Recovery after a Disaster
After performing Failover, you must complete the following steps before your system will be restored.
1. |
Use the Recover Wizard to recover your local site. |
2. |
Replicate (initial sync and replicate) |
Depending on the level of disaster, the need for initial fallback configurations at the primary will vary. Nexsan’s Recover Wizard
will guide you to recreate the GDR pairs on the primary
Nexsan iSeries. For more information see
Recovery Wizard in Chapter 4.
|
If equipment and virtual volumes are still intact there is no initial reconfiguration that must be done at the primary site. |
|
If the site suffered hardware or software damage, primary volumes, volume hierarchies, targets, GDR pairs and consistency groups must be reconfigured from the ground up. |
|
If volume names have changed you must update volume pair relations at the secondary site. |
Once both sites are properly configured, you can begin initial synchronization from the secondary site to the restored primary site of all volume pairs using either online or offline copy. In essence, the secondary site is acting temporarily as a primary site replicating data to the primary site.

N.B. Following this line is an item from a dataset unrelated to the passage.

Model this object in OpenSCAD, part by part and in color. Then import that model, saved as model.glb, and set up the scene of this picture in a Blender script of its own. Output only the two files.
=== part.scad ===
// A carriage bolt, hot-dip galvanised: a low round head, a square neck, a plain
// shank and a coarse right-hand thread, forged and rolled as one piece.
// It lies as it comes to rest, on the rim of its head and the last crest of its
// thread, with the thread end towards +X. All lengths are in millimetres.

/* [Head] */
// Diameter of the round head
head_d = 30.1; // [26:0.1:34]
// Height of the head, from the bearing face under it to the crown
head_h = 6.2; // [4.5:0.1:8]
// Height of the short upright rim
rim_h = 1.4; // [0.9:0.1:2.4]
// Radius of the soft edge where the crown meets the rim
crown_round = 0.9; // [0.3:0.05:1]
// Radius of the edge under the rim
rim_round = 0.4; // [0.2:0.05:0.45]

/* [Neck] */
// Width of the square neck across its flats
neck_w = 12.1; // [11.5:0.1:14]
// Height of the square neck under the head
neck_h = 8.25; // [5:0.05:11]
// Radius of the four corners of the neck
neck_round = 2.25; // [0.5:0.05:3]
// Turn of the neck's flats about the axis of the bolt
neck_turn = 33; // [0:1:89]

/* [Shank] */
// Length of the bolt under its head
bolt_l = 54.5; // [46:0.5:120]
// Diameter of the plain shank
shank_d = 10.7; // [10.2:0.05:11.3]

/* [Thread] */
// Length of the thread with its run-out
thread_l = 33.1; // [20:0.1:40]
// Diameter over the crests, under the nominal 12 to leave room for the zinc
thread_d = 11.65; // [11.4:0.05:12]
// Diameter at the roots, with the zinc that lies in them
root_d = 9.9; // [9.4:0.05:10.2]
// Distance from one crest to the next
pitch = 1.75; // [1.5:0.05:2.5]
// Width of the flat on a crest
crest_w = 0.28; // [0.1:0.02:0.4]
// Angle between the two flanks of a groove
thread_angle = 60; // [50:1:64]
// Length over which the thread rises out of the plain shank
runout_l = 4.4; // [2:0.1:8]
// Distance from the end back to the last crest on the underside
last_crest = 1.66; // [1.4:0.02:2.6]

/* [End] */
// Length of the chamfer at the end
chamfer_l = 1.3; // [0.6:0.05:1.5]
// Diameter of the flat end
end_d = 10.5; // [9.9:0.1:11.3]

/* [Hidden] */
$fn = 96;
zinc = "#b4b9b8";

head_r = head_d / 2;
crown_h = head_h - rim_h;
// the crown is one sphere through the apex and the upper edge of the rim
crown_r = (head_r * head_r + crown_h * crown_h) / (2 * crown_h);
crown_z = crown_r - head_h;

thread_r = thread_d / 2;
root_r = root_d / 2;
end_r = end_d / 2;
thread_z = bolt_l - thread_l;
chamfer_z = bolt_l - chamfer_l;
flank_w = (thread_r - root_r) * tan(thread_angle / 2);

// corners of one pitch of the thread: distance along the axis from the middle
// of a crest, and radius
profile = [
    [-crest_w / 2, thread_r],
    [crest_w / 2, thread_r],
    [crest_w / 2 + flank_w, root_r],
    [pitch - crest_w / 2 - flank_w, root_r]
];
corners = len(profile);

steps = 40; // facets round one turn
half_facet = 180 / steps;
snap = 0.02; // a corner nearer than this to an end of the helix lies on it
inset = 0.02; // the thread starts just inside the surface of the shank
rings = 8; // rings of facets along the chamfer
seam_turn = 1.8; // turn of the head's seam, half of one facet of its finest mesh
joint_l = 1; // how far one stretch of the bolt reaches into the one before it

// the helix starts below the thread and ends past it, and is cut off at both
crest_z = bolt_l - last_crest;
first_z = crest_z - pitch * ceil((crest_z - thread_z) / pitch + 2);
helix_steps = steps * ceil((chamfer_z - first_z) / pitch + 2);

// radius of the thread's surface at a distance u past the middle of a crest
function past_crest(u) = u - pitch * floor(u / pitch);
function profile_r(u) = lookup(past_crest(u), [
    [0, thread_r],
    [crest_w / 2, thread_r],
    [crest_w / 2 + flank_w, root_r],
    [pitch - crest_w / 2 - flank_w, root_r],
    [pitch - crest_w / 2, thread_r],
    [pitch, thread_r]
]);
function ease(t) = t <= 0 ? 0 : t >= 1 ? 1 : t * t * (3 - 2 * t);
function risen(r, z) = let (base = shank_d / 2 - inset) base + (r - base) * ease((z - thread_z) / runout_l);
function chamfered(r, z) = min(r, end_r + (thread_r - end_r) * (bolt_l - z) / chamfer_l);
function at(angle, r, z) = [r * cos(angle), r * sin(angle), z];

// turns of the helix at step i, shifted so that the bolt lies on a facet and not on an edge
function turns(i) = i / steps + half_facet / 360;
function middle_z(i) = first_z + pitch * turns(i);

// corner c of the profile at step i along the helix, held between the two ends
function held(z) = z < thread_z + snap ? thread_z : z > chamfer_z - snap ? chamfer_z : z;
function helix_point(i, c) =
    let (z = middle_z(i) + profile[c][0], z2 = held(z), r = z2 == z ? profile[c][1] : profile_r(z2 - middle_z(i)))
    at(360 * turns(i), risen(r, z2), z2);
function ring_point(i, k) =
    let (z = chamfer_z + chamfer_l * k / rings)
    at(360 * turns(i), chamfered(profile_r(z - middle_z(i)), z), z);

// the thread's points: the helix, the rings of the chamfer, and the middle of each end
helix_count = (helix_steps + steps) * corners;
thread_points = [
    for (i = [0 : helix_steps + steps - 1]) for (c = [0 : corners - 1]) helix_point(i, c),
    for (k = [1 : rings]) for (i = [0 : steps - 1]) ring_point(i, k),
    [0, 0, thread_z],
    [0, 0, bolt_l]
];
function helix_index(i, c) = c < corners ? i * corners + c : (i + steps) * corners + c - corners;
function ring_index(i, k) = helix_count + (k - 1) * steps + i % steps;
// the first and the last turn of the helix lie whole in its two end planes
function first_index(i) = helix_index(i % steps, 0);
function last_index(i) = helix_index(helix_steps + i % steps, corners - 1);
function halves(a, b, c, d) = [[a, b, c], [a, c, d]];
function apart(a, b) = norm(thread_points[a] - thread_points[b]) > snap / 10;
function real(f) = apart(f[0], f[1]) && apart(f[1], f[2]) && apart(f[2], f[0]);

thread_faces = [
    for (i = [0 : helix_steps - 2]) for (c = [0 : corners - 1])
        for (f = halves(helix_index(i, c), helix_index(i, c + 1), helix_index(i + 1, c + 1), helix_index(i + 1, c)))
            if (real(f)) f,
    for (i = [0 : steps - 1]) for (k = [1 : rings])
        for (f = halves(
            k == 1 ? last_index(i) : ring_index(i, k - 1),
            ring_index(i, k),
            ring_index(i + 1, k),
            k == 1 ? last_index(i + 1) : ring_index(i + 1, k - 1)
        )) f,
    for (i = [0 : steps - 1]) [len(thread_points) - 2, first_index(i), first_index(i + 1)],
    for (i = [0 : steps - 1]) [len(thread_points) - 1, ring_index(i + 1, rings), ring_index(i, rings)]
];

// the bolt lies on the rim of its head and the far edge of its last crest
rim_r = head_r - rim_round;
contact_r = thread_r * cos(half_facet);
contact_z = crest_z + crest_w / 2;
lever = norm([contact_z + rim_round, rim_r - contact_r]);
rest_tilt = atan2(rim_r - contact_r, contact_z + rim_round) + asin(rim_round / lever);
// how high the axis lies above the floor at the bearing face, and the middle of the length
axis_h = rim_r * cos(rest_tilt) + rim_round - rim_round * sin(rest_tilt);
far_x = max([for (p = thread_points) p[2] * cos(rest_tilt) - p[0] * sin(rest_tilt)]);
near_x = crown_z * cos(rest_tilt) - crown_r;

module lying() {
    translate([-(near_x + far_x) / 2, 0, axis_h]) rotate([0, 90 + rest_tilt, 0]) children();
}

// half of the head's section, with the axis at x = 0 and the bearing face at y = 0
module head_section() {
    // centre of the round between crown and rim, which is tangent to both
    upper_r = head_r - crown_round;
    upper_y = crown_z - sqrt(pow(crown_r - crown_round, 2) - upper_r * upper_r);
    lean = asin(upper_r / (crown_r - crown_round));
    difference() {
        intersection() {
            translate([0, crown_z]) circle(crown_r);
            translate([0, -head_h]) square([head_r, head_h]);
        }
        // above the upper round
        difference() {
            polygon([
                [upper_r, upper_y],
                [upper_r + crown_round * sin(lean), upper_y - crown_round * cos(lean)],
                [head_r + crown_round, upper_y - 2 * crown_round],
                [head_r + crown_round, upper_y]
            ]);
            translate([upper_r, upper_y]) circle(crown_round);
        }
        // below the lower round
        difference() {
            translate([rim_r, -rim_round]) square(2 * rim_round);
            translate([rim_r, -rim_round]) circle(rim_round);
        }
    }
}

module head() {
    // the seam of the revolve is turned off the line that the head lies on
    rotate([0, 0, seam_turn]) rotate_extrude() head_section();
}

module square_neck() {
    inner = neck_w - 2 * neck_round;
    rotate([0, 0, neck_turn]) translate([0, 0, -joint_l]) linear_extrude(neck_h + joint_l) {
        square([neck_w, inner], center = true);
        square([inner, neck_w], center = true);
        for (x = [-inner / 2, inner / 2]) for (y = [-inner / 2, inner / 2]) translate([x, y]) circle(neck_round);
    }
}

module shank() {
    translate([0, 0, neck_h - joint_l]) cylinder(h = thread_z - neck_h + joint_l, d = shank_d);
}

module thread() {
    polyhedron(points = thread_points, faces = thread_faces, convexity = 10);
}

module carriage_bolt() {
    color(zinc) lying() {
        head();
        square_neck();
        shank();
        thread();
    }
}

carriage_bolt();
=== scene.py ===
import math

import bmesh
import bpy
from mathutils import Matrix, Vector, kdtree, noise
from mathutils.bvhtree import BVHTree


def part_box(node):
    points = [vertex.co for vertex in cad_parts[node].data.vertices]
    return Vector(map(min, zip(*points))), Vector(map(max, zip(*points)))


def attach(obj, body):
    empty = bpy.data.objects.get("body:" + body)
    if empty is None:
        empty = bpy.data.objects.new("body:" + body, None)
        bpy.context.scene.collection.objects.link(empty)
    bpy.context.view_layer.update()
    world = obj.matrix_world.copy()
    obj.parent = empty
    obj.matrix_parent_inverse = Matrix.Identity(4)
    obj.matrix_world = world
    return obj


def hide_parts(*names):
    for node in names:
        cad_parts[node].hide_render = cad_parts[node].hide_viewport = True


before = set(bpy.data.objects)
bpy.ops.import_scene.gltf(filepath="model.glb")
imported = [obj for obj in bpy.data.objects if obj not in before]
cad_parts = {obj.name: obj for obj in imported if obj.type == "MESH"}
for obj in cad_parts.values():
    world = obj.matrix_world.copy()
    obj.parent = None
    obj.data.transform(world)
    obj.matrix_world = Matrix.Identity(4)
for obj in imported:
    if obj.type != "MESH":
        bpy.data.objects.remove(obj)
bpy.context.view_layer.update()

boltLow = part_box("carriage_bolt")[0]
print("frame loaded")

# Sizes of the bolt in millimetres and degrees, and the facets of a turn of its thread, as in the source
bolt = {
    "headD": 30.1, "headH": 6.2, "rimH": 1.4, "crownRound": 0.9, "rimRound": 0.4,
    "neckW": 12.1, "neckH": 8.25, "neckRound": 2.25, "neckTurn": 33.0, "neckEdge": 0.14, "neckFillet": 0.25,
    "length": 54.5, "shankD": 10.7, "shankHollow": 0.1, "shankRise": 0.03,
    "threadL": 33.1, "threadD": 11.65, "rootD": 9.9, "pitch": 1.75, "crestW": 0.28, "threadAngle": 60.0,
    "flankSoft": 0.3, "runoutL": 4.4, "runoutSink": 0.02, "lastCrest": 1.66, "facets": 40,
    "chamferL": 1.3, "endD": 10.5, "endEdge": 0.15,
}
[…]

For more information see
Replication in Chapter 4.
Once the initial sync is completed, you can deactivate applications on the secondary site and failover the secondary site back to the primary site. Once all write operations are stopped and all caches are flushed, PITs are taken of all GDR volumes and replicated to the primary site. When all PITs have been transferred, you can switch back to the primary site. For more information see
Fallback in Chapter 4.
You can now reactivate all applications in the primary site.